JOHN FOXX & LOUIS GORDON
CRASH AND BURN
ALBUM METAMATIC, ARTFUL, BORDER RELEASE: JULY 21, 2003 REVIEW: JULY 30, 2003

The impressions fall like snow flakes within me as "Crash and Burn" progresses. Sudden turns, relentless aggression and sugar sweet nostalgia intertwine and form an eclectic mesh of music. Mr John Foxx is back at it, this time aided by Louis Gordon in the studio, making "Crash and Burn" their second collaboration to date.
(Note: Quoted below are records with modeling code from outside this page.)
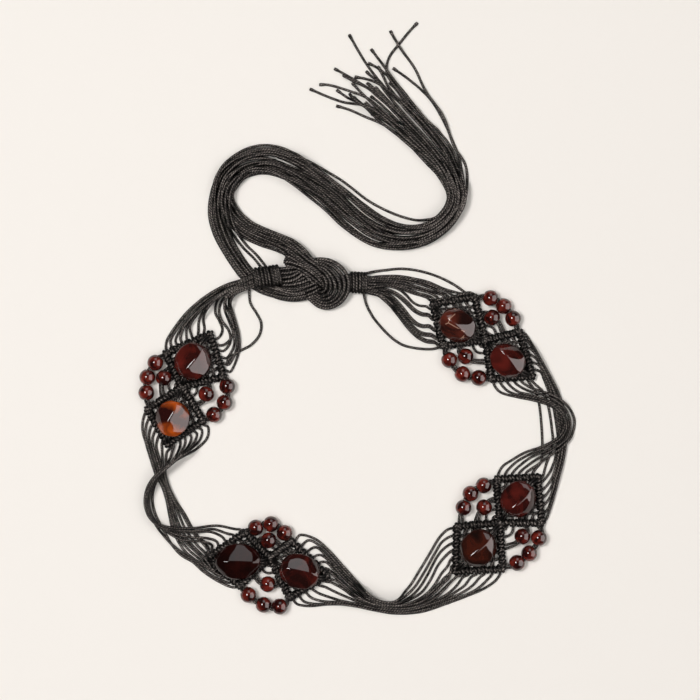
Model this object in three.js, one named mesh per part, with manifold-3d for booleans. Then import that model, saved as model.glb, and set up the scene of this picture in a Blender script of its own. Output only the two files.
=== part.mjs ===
import * as THREE from 'three';
import { mergeVertices } from 'three/addons/utils/BufferGeometryUtils.js';
import Module from 'manifold-3d';

// A knotted cord belt lying closed on a table, in millimetres, +Z up.
// Places in plan are read on a plan sheet whose x runs right and whose y runs down,
// and every one of them is turned into a share of the named size that it follows.

const wasm = await Module();
wasm.setup();

// The closed loop and the tail beyond its knot.
const LOOP_WIDTH = 271;
const LOOP_DEPTH = 221.5;
const TAIL_REACH = 162;

// One cord, and the flat bands and bundles that several of them make.
const CORD_DIAMETER = 1.6;
const BAND_WIDTH = 4.4;
const BAND_FOOT = 8.4;
const BAND_HEIGHT = 3.4;
const BUNDLE_WIDTH = 10.2;
const BUNDLE_HEIGHT = 4.4;
const TAIL_HEIGHT = 5.2;
const LOCK_STEP = 0.2;
const KNOT_STRAND = 8.6;
const KNOT_SIDES = 8;
const LOOSE_CORD = { sides: 8, steps: 14 };

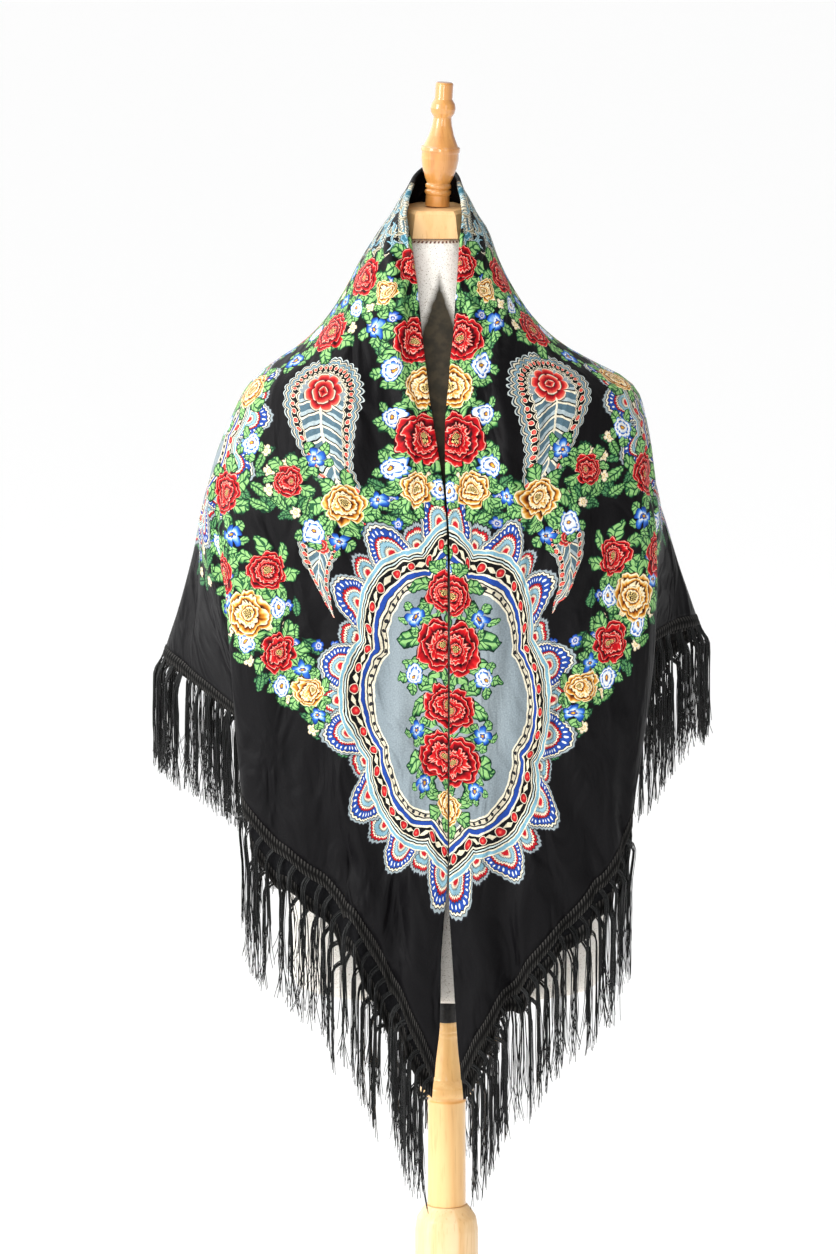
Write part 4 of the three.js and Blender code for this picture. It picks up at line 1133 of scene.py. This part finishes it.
colour = lay(colour, heart, below_value(daisy_reach, 0.19))
inner_q = q + 0.10
inner_reach = work("SQRT", p * p + inner_q * inner_q)
inner_angle = work("ARCTAN2", inner_q, p)
tone, on = petals(rose_reach, rose_angle, [(1.06, 7, 0.0, 0.20), (0.84, 5, 0.4, 0.16), (0.62, 5, 0.9, 0.2)])
tone_in, on_in = petals(inner_reach, inner_angle + inner_reach * 1.2,
                        [(0.46, 4, 0.2, 0.25), (0.28, 3, 0.6, 0.2)])
streaks = work("SINE", rose_angle * 17 + fray * 14) * 0.09
tone = choose("FLOAT", on_in, tone, tone_in) + (fray - 0.5) * 0.3 + streaks
tone = tone + (q - p) * 0.07
red_rose = dyes(tone, [(0.0, "260104"), (0.22, "640510"), (0.42, "a80a16"), (0.62, "cc131c"),
                       (0.75, "e63c34"), (0.82, "fbd6c0"), (0.87, "c81c22"), (0.94, "2c0306")])
gold_rose = dyes(tone, [(0.0, "3a1404"), (0.2, "8a4210"), (0.42, "d68a26"), (0.6, "f0c46c"), (0.8, "fbf2d8"),
                        (0.9, "f4ddaa"), (0.96, "4e2a0c")])
colour = lay(colour, lay(red_rose, gold_rose, gold), both(on, clear))
stamens = work("SINE", inner_angle * 7) * work("SINE", inner_reach * 70)
centre = lay(tint("2c0a0a"), tint("f6d98a"), work("GREATER_THAN", stamens, 0.15))
colour = lay(colour, centre, below_value(inner_reach, 0.17))

# the twill shows as fine light and dark specks, over the soft wrinkles of cloth that has been folded away
def darkened(colour, share):
    """A colour times this share of itself."""
    step = step_on("VectorMath", (colour,), operation="SCALE")
    feed(step.inputs["Scale"], share)
    return Measure(step.outputs[0])


TWILL_WAY = (5200, 900, 0)
WRINKLED = 5.5                  # how strongly the wrinkles stand out
twill = work("SINE", vector("DOT_PRODUCT", flat_place, TWILL_WAY, out=1))
grain = noise(flat_place, TWILL, detail=1.0) + twill * 0.12
wrinkles = noise(vector("MULTIPLY", flat_place, (0.55, 1.3, 1)), 15, detail=2.5, distortion=0.8)
rumple = wrinkles - 0.5
feed(wool_shader.inputs["Base Color"], darkened(colour, grain * 0.7 + 0.66))
raise_by(wool_shader, work("SQRT", rumple * rumple + 0.0009) * WRINKLED + grain * 0.05, 0.004)

# Each hem is finished with a firm flat braid of black cord, sewn over the raw edge. Its cross ribs lie close
# together in two rows that lean against each other along a groove.
BRAID_WIDE, BRAID_THICK, RIB = 0.0116, 0.0032, 0.0039
RIB_LEAN = 0.0016                # how far each row's ribs lean between the groove and the edge
OVERLAP, WAVER = 0.0006, 0.0004  # how far the braid covers the raw edge, and how unevenly
RIB_STEPS, ROUND_STEPS = 6, 16   # along each rib, and round the braid
HEMS = [(f"{'under' if under else 'outer'}_{'left' if left else 'right'}", under, left)
        for under in (False, True) for left in (True, False)]
braid_cord, braid_tree, braid_shader = new_material("black braid", 0.6, Specular_IOR_Level=0.09)
fuzz = noise(object_place(braid_tree), 700, detail=3)
rib_height = braid_tree.nodes.new("ShaderNodeAttribute")
rib_height.attribute_name = "rib"
# the braid's colour follows each rib's height: painted shade in the grooves between the ribs and along the
# middle groove, and a painted highlight on the crests
painted_rib_shade_and_highlight = ramped(Measure(rib_height.outputs["Fac"]), 0.55, 1, 0.05, 1.3)
feed(braid_shader.inputs["Base Color"], darkened(dyes(fuzz, [(0.3, "2c2b2a"), (0.75, "4a4845")]), painted_rib_shade_and_highlight))
raise_by(braid_shader, fuzz, 0.0004, 0.4)

spine = int(np.argmin(np.abs(columns - 1)))
under_hem = hanging_below[:, -1]


def hem_run(under, left, end_gap):
    """One hem from a front point to the back point: a reader of place, fall, outward way and lengthening."""
    part = slice(0, spine + 1) if left else slice(len(columns) - 1, spine - 1, -1)
    place = (under_hem if under else outer_layer[:, -1])[part]
    run = lengths(place)
    keep = np.concatenate(((True,), np.diff(run) > 0.0015))
    place, run = place[keep], run[keep]
    fall, way, longer = hem_fall[part][keep], outward[:, -1][part][keep], 1 / hem_slope[part][keep]
    bend = under_below[part][keep]

    def at(where):
        where = np.clip(where, end_gap, run[-1] - end_gap)
        point = read_free(run, place, where)
        ahead = read_free(run, place, where + 0.002) - read_free(run, place, where - 0.002)
        ahead /= np.linalg.norm(ahead, axis=-1, keepdims=True)
        down_way = read_free(run, fall, where)
        down_way /= np.linalg.norm(down_way, axis=-1, keepdims=True)
        out = read_free(run, way, where)
        out /= np.linalg.norm(out, axis=-1, keepdims=True)
        return point, ahead, down_way, out, read_free(run, longer, where), read_free(run, bend, where)

    return at, run[-1]


for label, under, left in HEMS:
    at, total = hem_run(under, left, 0.0)
    count = int(total / RIB) * RIB_STEPS
    where = np.linspace(0.001, total - 0.0012, count + 1)
    point, ahead, down_way, out, longer, _ = at(where)
    around = np.linspace(0, 2 * math.pi, ROUND_STEPS + 1)
    wide = 0.5 - 0.5 * np.cos(around)
    rows = 0.55 + 0.45 * np.abs(2 * wide - 1) ** 0.5
    lift = np.sign(np.sin(around)) * np.abs(np.sin(around)) ** 0.4 * (0.5 + rows / 2)
    slant = where[:, None] + RIB_LEAN * np.abs(2 * wide - 1)[None, :]
    rib = np.abs(np.sin(math.pi * slant / RIB)) ** 0.7
    lift = lift[None, :] * BRAID_THICK / 2 * (0.35 + 0.65 * rib)
    # the rib values kept for the colour also fall towards the middle groove, for painted shade there
    rib *= rows
    drop = (wide[None, :] * BRAID_WIDE - OVERLAP + WAVER * np.sin(where * 130)[:, None]) * longer[:, None]
    ring = point[:, None] + down_way[:, None] * drop[..., None] + out[:, None] * lift[..., None]
    braid = bmesh.new()
    bmesh.ops.create_grid(braid, x_segments=count, y_segments=ROUND_STEPS, size=0.5, calc_uvs=False)
    rib_layer = braid.verts.layers.float.new("rib")
    for vert in braid.verts:
        spot = round((vert.co.x + 0.5) * count), round((vert.co.y + 0.5) * ROUND_STEPS)
        vert.co, vert[rib_layer] = ring[spot], rib[spot]
    bmesh.ops.remove_doubles(braid, verts=braid.verts[:], dist=1e-6)
    bmesh.ops.holes_fill(braid, edges=[edge for edge in braid.edges if edge.is_boundary],
                         sides=ROUND_STEPS)
    bmesh.ops.recalc_face_normals(braid, faces=braid.faces[:])
    heading = mesh_piece(f"braid_{label}", braid, braid_cord)
    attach(heading, "root")
    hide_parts(f"heading_{label}")

# The fringes are bunches of twelve glossy viscose threads, looped through the braid every sixteen
# millimetres. They leave it squarely, bend over and hang straight down, a hand's breadth long, with frayed
# uneven ends.
THREAD, BUNCH, THREADS, FRINGE_LONG = 0.0009, 0.0158, 12, 0.113
TUCKED = 0.0012                  # how far above the braid's lower edge the threads leave it
BEND_LONG, PLUMB_LONG = 0.020, 0.022    # in what length they bend over, and in what length they turn plumb
PAST_HEM = 0.004                 # how far past the under layer's hem the outer threads begin to turn plumb
viscose, viscose_tree, viscose_shader = new_material("black viscose", 0.27, Specular_IOR_Level=0.4)
which = viscose_tree.nodes.new("ShaderNodeNewGeometry")
feed(viscose_shader.inputs["Base Color"],
     dyes(Measure(which.outputs["Random Per Island"]), [(0.2, "050506"), (1.0, "141716")]))

plumb = np.array((0, 0, -1))
shares = np.array((0, 0.035, 0.08, 0.14, 0.21, 0.30, 0.42, 0.56, 0.71, 0.86, 1.0))
for label, under, left in HEMS:
    chance = random.Random(f"fringe {label}")
    at, total = hem_run(under, left, 0.002)
    bunches = int(total / BUNCH)
    threads = bpy.data.curves.new(f"threads_{label}", "CURVE")
    threads.dimensions = "3D"
    threads.bevel_depth = THREAD / 2
    threads.bevel_resolution = 0
    threads.use_fill_caps = True
    middle = (np.arange(bunches) + 0.5) * total / bunches
    middle += np.array([chance.uniform(-0.0016, 0.0016) for _ in middle])
    point, ahead, down_way, out, longer, bend = at(middle)
    for k in range(bunches):
        square = down_way[k] - ahead[k] * np.dot(down_way[k], ahead[k])
        square /= np.linalg.norm(square)
        start = point[k] + down_way[k] * (BRAID_WIDE - TUCKED) * longer[k]
        hold = 0.0 if under else bend[k] + PAST_HEM
        fullness = chance.uniform(0.75, 1.3)
        lean = chance.uniform(-0.06, 0.06)
        for _ in range(THREADS):
            reach = FRINGE_LONG * chance.uniform(0.88, 1.04)
            spread = chance.gauss(0, 0.0021) * fullness
            near = chance.uniform(-0.0024, 0.0024)
            off = chance.uniform(0.0, 0.0012)
            out_by = chance.gauss(0.0022, 0.0012)
            phase, waves = chance.uniform(0, 6.28), chance.uniform(2.0, 6.0)
            sway = chance.uniform(0.0003, 0.0011)
            way = [start + ahead[k] * near + out[k] * off]
            for low, high in zip(shares, shares[1:]):
                here_at = (low + high) / 2 * reach
                over = soft(here_at / BEND_LONG)
                hang = soft((here_at - hold) / PLUMB_LONG)
                lead = square * (1 - over) + (down_way[k] * (1 - hang) + plumb * hang) * over
                lead = lead / np.linalg.norm(lead)
                way.append(way[-1] + lead * (high - low) * reach)
            way = np.array(way)
            run = shares[:, None]
            frizz = np.clip(run - 0.75, 0, 1) * chance.gauss(0, 0.02)
            way += ahead[k] * (spread * soft(run * 1.6) + lean * run ** 2 * 0.05
                               + sway * run * np.sin(run * waves * 3 + phase) + frizz)
            way += out[k] * (out_by * soft(run * 5) + sway * run * np.cos(run * waves * 2.3 + phase))
            spline = threads.splines.new("POLY")
            spline.points.add(len(way) - 1)
            spline.points.foreach_set("co", np.hstack((way, np.ones((len(way), 1)))).ravel())
            spline.points.foreach_set("radius", 1.0 - 0.35 * shares)
    hung = bpy.data.objects.new(f"threads_{label}", threads)
    bpy.context.scene.collection.objects.link(hung)
    bpy.context.view_layer.update()
    made = bpy.data.meshes.new_from_object(hung.evaluated_get(bpy.context.evaluated_depsgraph_get()))
    bpy.data.objects.remove(hung)
    made.materials.clear()
    made.materials.append(viscose)
    made.shade_smooth()
    fringe = bpy.data.objects.new(f"threads_{label}", made)
    bpy.context.scene.collection.objects.link(fringe)
    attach(fringe, "root")
    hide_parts(f"fringe_{label}")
Foxx and Gordon have made an album with many faces, incorporating and embracing the past, present and future through its cyber-esque lyrical content. The element of continuity is darkness and pessimism, effectively projected through Foxx's dry, almost sinister vocal. Highly electronic in nature, "Crash and Burn" continues the legacy of John's earlier works such as the classics "Metamatic" and "The Garden", albeit with hints of modern club music. For the avid synthpop fan, it is easy to understand what the members of, say, Second Decay have been listening to while composing their more "uncommercial" tracks. The brilliant "Ultraviolet/Infrared" shows this with crude plainness. While I like Foxx's clever little tid bits of futuristic transportation and the gloomy "Blade Runner"-aesthetics, listening to the whole album is overkill for me. At least for a lad with an almost perverse love for melody like yours truly. Twelve tracks of intelligent, highly obstinate electronic pop made me put in some early Erasure to neutralize my very being. The unpersonal, borderline robotic aura works well, seen as a construction; a monument of music, but this is certainly not for everyone.
This said, "Crash and Burn", in today's forays of dance music on the back of an electroclash craze could most certainly appeal to a large crowd. The die-hard Foxx fans have already bought it.